If you’ve ever been to Graceland and thought to yourself, “Hey, those private planes they have on display look pretty neat. It sure would be great if I could own one,” we have great news. The Drive reports Mecum will be auctioning off one of Elvis Presley’s old planes in January. A plane that no one seems to want.

As you can tell from the photo, whoever wins the auction won’t be flying this baby home. The 1962 Lockheed 1329 JetStar is in terrible condition and needs a lot of work. According to the auction house, Elvis bought it in 1976 but quickly sold it the following year. It was then moved to Roswell, New Mexico, where it still sits today.

Elvis Presley's old jet's cockpit
Photo: Mecum

According to the listing, the plane “will require disassembly to be shipped,” but the good news for the winning bidder is, “coordinating assistance is available.” That said, you’re on your own when it comes to getting the Elvis Jet back in the air, as the listing also says, “the P&W engines and many cockpit components have been removed and no engines or replacement parts will be included with the sale of Elvis’ jet.”
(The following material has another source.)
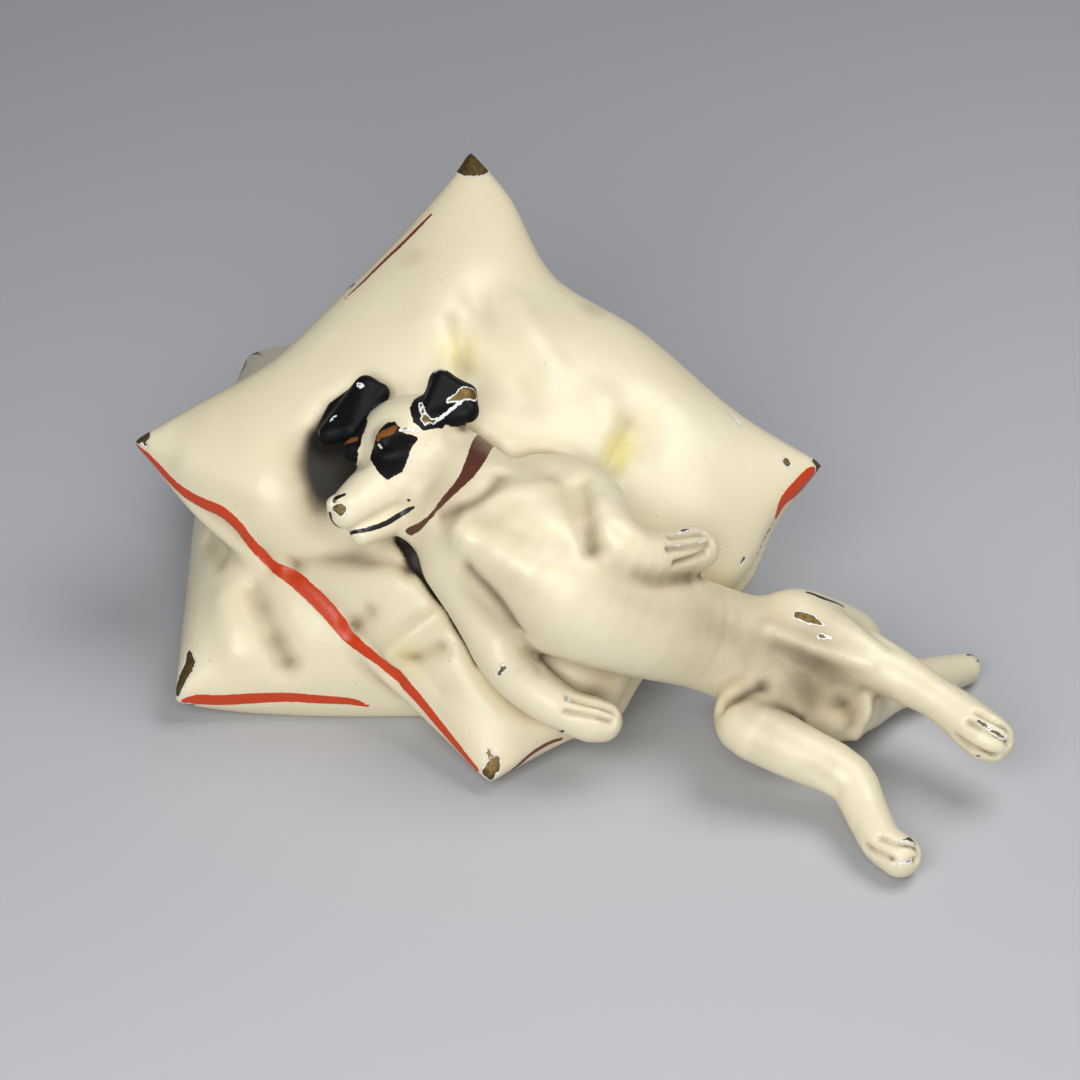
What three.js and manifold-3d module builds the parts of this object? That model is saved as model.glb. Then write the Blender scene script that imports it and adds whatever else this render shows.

Elvis Presley's old jet's cabin
Photo: Mecum

The cabin, on the other hand, is in much better condition than the cockpit and is equipped with all sorts of mid-70s luxury features, including:

  • Custom interior upholstery featuring red velvet and gold-finish hardware
  • Onboard Kenmore microwave
  • Onboard television with RCA VCR player
  • Onboard cassette player
  • Wood cabin paneling and trim including window shades
  • Six passenger chairs with swivel and recline functionality
  • Onboard lavatory with vanity
  • Interior cabin seating for up to nine occupants

That’s right. The plane doesn’t just have a microwave and VCR. It has a Kenmore microwave and an RCA VCR. If that’s not luxury, we don’t know what is.

Considering the terrible mechanical condition of the plane, it’s hard to make a guess on pricing. But when it was new, Elvis paid $840,000 for it, which works out to about $4.4 million in today’s money.